■ **Stated problem**:
Quote the whole listing verbatim.

■ **Material**:
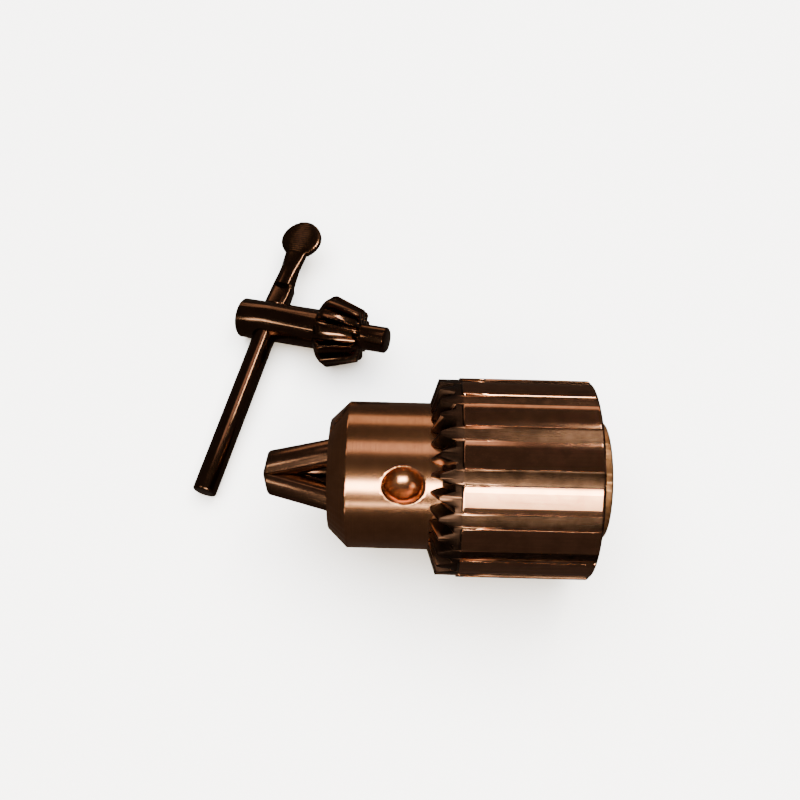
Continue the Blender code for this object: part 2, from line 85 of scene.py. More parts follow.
TOOTH_FLANK_STEPS = 4
TOOTH_FLANK_POWER = 1.25
STATION_GAP = 1e-3
SLEEVE_EDGE_WIDTH = 0.00016

# ---- Body
BODY_RADIUS = 0.0232
BODY_FACE_X = -0.0608
BODY_FACE_RADIUS = 0.01745
BODY_CHAMFER_X = -0.0549
NOSE_BORE = 0.0070
NOSE_BORE_END_X = -0.0302
DRILL_POINT = math.tan(math.radians(31))
NUT_GROOVE_X = (-0.0245, -0.0174)
NUT_GROOVE_RADIUS = 0.0198
FLANGE_RADIUS = 0.0289
FLANGE_X = (-0.0102, 0.0194)
RACE_SEAT_RADIUS = 0.0249
RACE_SEAT_X = -0.0122
BEARING_NECK_RADIUS = 0.0230
HUB_RADIUS = 0.0189
HUB_END_X = 0.0252
SOCKET_MOUTH_RADIUS = 0.0103
SOCKET_END_RADIUS = 0.00948
SOCKET_DEPTH = 0.0310
PILOT_X = -0.03757
PILOT_ANGLE = math.radians(32)
PILOT_RADIUS = 0.0052
PILOT_MOUTH_RADIUS = 0.0066
PILOT_FLOOR = 0.0122
BODY_EDGE_WIDTH = 0.00018

# ---- Jaws
JAW_COUNT = 3
JAW_SLANT = math.radians(15)
JAW_CROSSING_X = -0.09027
JAW_RADIUS = 0.00455
JAW_BORE = 0.00485
JAW_BORE_OVERRUN = 0.008
JAW_NOSE_X = -0.08235
JAW_END_BREAK = 0.0006
JAW_REAR_X = -0.0196
JAW_BORE_END_X = 0.0085
JAW_GROUND_GAP = 0.00015
JAW_CREST = 0.00335
JAW_THREAD_START_X = -0.0525
THREAD_PITCH = 0.0030
THREAD_FLANK = 0.00045
THREAD_START_X = -0.0241
JAW_FLOOR_HALF = 0.00065
JAW_THREAD_DEPTH = 0.00125
JAW_EDGE_WIDTH = 0.00014

# ---- Key
KEY_PLACE = Vector((-0.08929, 0.07157, 0.00903))
KEY_TURN = Euler((math.radians(4.05), math.radians(-9.32), math.radians(-14.96)))
KEY_BACK_X = -0.0113
SHANK_RADIUS = 0.0074
PINION_TEETH = 12
PINION_BACK_X = 0.0206
PINION_RIM_X = 0.0252
PINION_RIM_RADIUS = 0.0133
PINION_NOSE_X = 0.0364
PINION_NOSE_RADIUS = 0.00965
PINION_DEPTH = 0.0044
PINION_NOSE_DEPTH = 0.0034
PINION_DOME = ((0.0210, 0.0093), (0.0223, 0.0114), (0.0238, 0.0127))
PINION_TIP_SHARE = 0.44
PINION_ROOT_SHARE = 0.74
PINION_FLANK_SHARES = (0.25, 0.5, 0.75)
PINION_FLANK_POWER = 1.3
PINION_ROOT_DIP = 0.04
PIN_RADIUS = 0.00477
PIN_END_X = 0.04675
KEY_EDGE_WIDTH = 0.00022
BAR_RADIUS = 0.0042
BAR_HOLE_RADIUS = 0.0045
BAR_END_Y = -0.0703
BAR_END_BREAK = 0.0008
BAR_END_STEPS = 5
BAR_PLAIN_Y = (-0.040, -0.010, 0.0066)
# (y, half width, height above, depth below, roundness) of the bar's flat and of the neck
# that leads to the pad.  Roundness 1 is an ellipse, and a smaller value squares it off.
BAR_FLAT_AND_NECK = (
    (0.0072, BAR_RADIUS, 0.0032, BAR_RADIUS, 0.30),
    (0.0152, BAR_RADIUS, 0.0017, 0.0037, 0.25),
    (0.0158, BAR_RADIUS, 0.0033, 0.0036, 0.80),
    (0.0200, 0.00395, 0.0026, 0.0030, 0.90),
    (0.0240, 0.00380, 0.0021, 0.0024, 0.85),
    (0.0280, 0.00405, 0.0019, 0.0019, 0.60),
)
PAD_CENTRE_Y = 0.0380
PAD_RADIUS = 0.0079
PAD_HALF_WIDTH = 0.0080
PAD_START_HALF_WIDTH = 0.0043
PAD_END_SHARE = 0.985
PAD_HALF_THICKNESS = 0.0019
PAD_ROUNDNESS = 0.35
PAD_RIDGES = 15
PAD_RIDGE_HEIGHT = 0.00045

# ---- Facets of the fine meshes
TURNED_SEGMENTS = 192
HOLE_SEGMENTS = 96
BARREL_RINGS = 24
EDGE_RING = 0.0004
JAW_SEGMENTS = 72
BAR_SEGMENTS = 64
SHARP_ANGLE = math.radians(40)
BAR_SHARP_ANGLE = math.radians(26)

# ---- Finishes: how the tool marks are stretched, and the spans of noise that show
RING_MARKS = (1.0, 0.0, 0.0)
LENGTHWISE_MARKS = (0.03, 1.0, 1.0)
EVEN_MARKS = (1.0, 1.0, 1.0)
MOTTLE_SCALE = 220.0
MOTTLE_SPAN = (0.38, 0.66)
ZONE_MOTTLE_SPAN = (0.35, 0.65)
ZONE_STAIN_TONE = 0.5
ZONE_BLEND = 0.0003
STREAK_SPAN = (0.35, 0.70)
STREAK_SHARE = 0.35
STREAK_TONE = 0.6
ROUGH_SPAN = (0.3, 0.7)
ROUGH_SWING = 0.02
SPECK_SCALE = 1800.0
SPECK_SPAN = (0.60, 0.78)
SPECK_ROUGHNESS = 0.02
WEAR_SPAN = (0.54, 0.62)
WEAR_TONE = 2.0
# Radii over which the painted shade in the sleeve's grooves fades out towards the lands.
GROOVE_SHADE_RADII = (0.03105, 0.03125)

# ---- Camera, stage and lights
CAMERA_PLACE = (-0.03777, -0.11921, 0.30170)
CAMERA_TURN = (28.442, -0.421, 1.402)
CAMERA_LENS = 41.56
SENSOR_WIDTH = 36.0
CLIP_START = 0.01
FLOOR_HALF_SIZE = 3.0
PAPER = ((0.84, 0.84, 0.83), (0.88, 0.88, 0.87))
PAPER_GRAIN_SCALE = 900.0
PAPER_ROUGHNESS = 0.9
STUDIO_COLOUR = (0.60, 0.46, 0.37)
STUDIO_STRENGTH = 0.13
LIGHT_MIDDLE_X = 0.02
WARM = (1.0, 0.84, 0.64)
AMBER = (1.0, 0.68, 0.52)
DEEP_AMBER = (1.0, 0.66, 0.45)
DAYLIGHT = (0.97, 0.98, 1.0)


# ---- Mesh helpers


def about_x(x, radius, angle):
    """A point about the X axis; angle 0 is +Z, and it grows towards -Y."""
    return Vector((x, -radius * math.sin(angle), radius * math.cos(angle)))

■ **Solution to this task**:
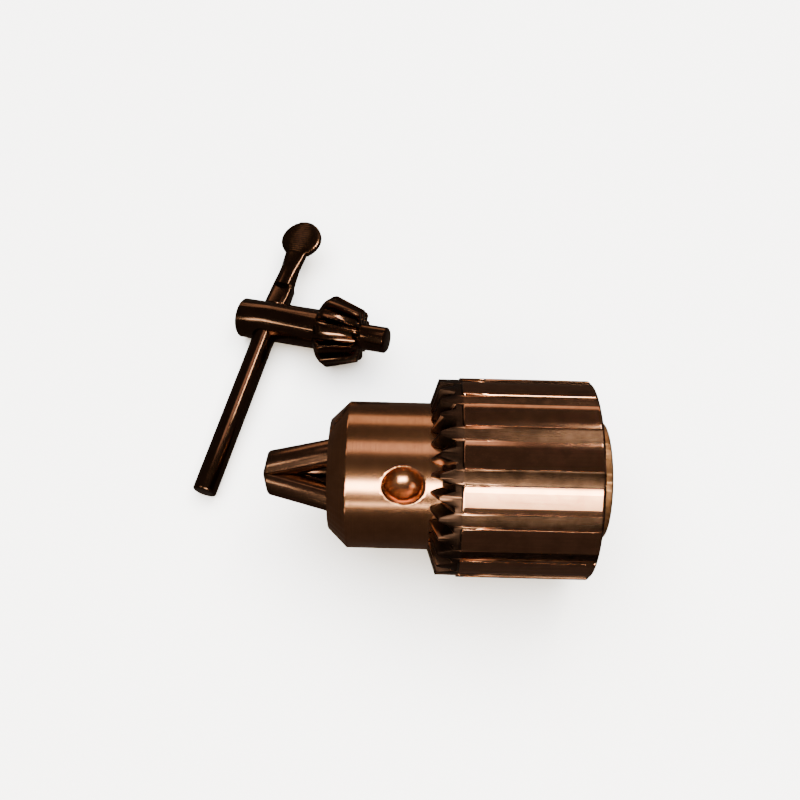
Continue the Blender code for this object: part 2, from line 85 of scene.py. More parts follow.
TOOTH_FLANK_STEPS = 4
TOOTH_FLANK_POWER = 1.25
STATION_GAP = 1e-3
SLEEVE_EDGE_WIDTH = 0.00016

# ---- Body
BODY_RADIUS = 0.0232
BODY_FACE_X = -0.0608
BODY_FACE_RADIUS = 0.01745
BODY_CHAMFER_X = -0.0549
NOSE_BORE = 0.0070
NOSE_BORE_END_X = -0.0302
DRILL_POINT = math.tan(math.radians(31))
NUT_GROOVE_X = (-0.0245, -0.0174)
NUT_GROOVE_RADIUS = 0.0198
FLANGE_RADIUS = 0.0289
FLANGE_X = (-0.0102, 0.0194)
RACE_SEAT_RADIUS = 0.0249
RACE_SEAT_X = -0.0122
BEARING_NECK_RADIUS = 0.0230
HUB_RADIUS = 0.0189
HUB_END_X = 0.0252
SOCKET_MOUTH_RADIUS = 0.0103
SOCKET_END_RADIUS = 0.00948
SOCKET_DEPTH = 0.0310
PILOT_X = -0.03757
PILOT_ANGLE = math.radians(32)
PILOT_RADIUS = 0.0052
PILOT_MOUTH_RADIUS = 0.0066
PILOT_FLOOR = 0.0122
BODY_EDGE_WIDTH = 0.00018

# ---- Jaws
JAW_COUNT = 3
JAW_SLANT = math.radians(15)
JAW_CROSSING_X = -0.09027
JAW_RADIUS = 0.00455
JAW_BORE = 0.00485
JAW_BORE_OVERRUN = 0.008
JAW_NOSE_X = -0.08235
JAW_END_BREAK = 0.0006
JAW_REAR_X = -0.0196
JAW_BORE_END_X = 0.0085
JAW_GROUND_GAP = 0.00015
JAW_CREST = 0.00335
JAW_THREAD_START_X = -0.0525
THREAD_PITCH = 0.0030
THREAD_FLANK = 0.00045
THREAD_START_X = -0.0241
JAW_FLOOR_HALF = 0.00065
JAW_THREAD_DEPTH = 0.00125
JAW_EDGE_WIDTH = 0.00014

# ---- Key
KEY_PLACE = Vector((-0.08929, 0.07157, 0.00903))
KEY_TURN = Euler((math.radians(4.05), math.radians(-9.32), math.radians(-14.96)))
KEY_BACK_X = -0.0113
SHANK_RADIUS = 0.0074
PINION_TEETH = 12
PINION_BACK_X = 0.0206
PINION_RIM_X = 0.0252
PINION_RIM_RADIUS = 0.0133
PINION_NOSE_X = 0.0364
PINION_NOSE_RADIUS = 0.00965
PINION_DEPTH = 0.0044
PINION_NOSE_DEPTH = 0.0034
PINION_DOME = ((0.0210, 0.0093), (0.0223, 0.0114), (0.0238, 0.0127))
PINION_TIP_SHARE = 0.44
PINION_ROOT_SHARE = 0.74
PINION_FLANK_SHARES = (0.25, 0.5, 0.75)
PINION_FLANK_POWER = 1.3
PINION_ROOT_DIP = 0.04
PIN_RADIUS = 0.00477
PIN_END_X = 0.04675
KEY_EDGE_WIDTH = 0.00022
BAR_RADIUS = 0.0042
BAR_HOLE_RADIUS = 0.0045
BAR_END_Y = -0.0703
BAR_END_BREAK = 0.0008
BAR_END_STEPS = 5
BAR_PLAIN_Y = (-0.040, -0.010, 0.0066)
# (y, half width, height above, depth below, roundness) of the bar's flat and of the neck
# that leads to the pad.  Roundness 1 is an ellipse, and a smaller value squares it off.
BAR_FLAT_AND_NECK = (
    (0.0072, BAR_RADIUS, 0.0032, BAR_RADIUS, 0.30),
    (0.0152, BAR_RADIUS, 0.0017, 0.0037, 0.25),
    (0.0158, BAR_RADIUS, 0.0033, 0.0036, 0.80),
    (0.0200, 0.00395, 0.0026, 0.0030, 0.90),
    (0.0240, 0.00380, 0.0021, 0.0024, 0.85),
    (0.0280, 0.00405, 0.0019, 0.0019, 0.60),
)
PAD_CENTRE_Y = 0.0380
PAD_RADIUS = 0.0079
PAD_HALF_WIDTH = 0.0080
PAD_START_HALF_WIDTH = 0.0043
PAD_END_SHARE = 0.985
PAD_HALF_THICKNESS = 0.0019
PAD_ROUNDNESS = 0.35
PAD_RIDGES = 15
PAD_RIDGE_HEIGHT = 0.00045

# ---- Facets of the fine meshes
TURNED_SEGMENTS = 192
HOLE_SEGMENTS = 96
BARREL_RINGS = 24
EDGE_RING = 0.0004
JAW_SEGMENTS = 72
BAR_SEGMENTS = 64
SHARP_ANGLE = math.radians(40)
BAR_SHARP_ANGLE = math.radians(26)

# ---- Finishes: how the tool marks are stretched, and the spans of noise that show
RING_MARKS = (1.0, 0.0, 0.0)
LENGTHWISE_MARKS = (0.03, 1.0, 1.0)
EVEN_MARKS = (1.0, 1.0, 1.0)
MOTTLE_SCALE = 220.0
MOTTLE_SPAN = (0.38, 0.66)
ZONE_MOTTLE_SPAN = (0.35, 0.65)
ZONE_STAIN_TONE = 0.5
ZONE_BLEND = 0.0003
STREAK_SPAN = (0.35, 0.70)
STREAK_SHARE = 0.35
STREAK_TONE = 0.6
ROUGH_SPAN = (0.3, 0.7)
ROUGH_SWING = 0.02
SPECK_SCALE = 1800.0
SPECK_SPAN = (0.60, 0.78)
SPECK_ROUGHNESS = 0.02
WEAR_SPAN = (0.54, 0.62)
WEAR_TONE = 2.0
# Radii over which the painted shade in the sleeve's grooves fades out towards the lands.
GROOVE_SHADE_RADII = (0.03105, 0.03125)

# ---- Camera, stage and lights
CAMERA_PLACE = (-0.03777, -0.11921, 0.30170)
CAMERA_TURN = (28.442, -0.421, 1.402)
CAMERA_LENS = 41.56
SENSOR_WIDTH = 36.0
CLIP_START = 0.01
FLOOR_HALF_SIZE = 3.0
PAPER = ((0.84, 0.84, 0.83), (0.88, 0.88, 0.87))
PAPER_GRAIN_SCALE = 900.0
PAPER_ROUGHNESS = 0.9
STUDIO_COLOUR = (0.60, 0.46, 0.37)
STUDIO_STRENGTH = 0.13
LIGHT_MIDDLE_X = 0.02
WARM = (1.0, 0.84, 0.64)
AMBER = (1.0, 0.68, 0.52)
DEEP_AMBER = (1.0, 0.66, 0.45)
DAYLIGHT = (0.97, 0.98, 1.0)


# ---- Mesh helpers


def about_x(x, radius, angle):
    """A point about the X axis; angle 0 is +Z, and it grows towards -Y."""
    return Vector((x, -radius * math.sin(angle), radius * math.cos(angle)))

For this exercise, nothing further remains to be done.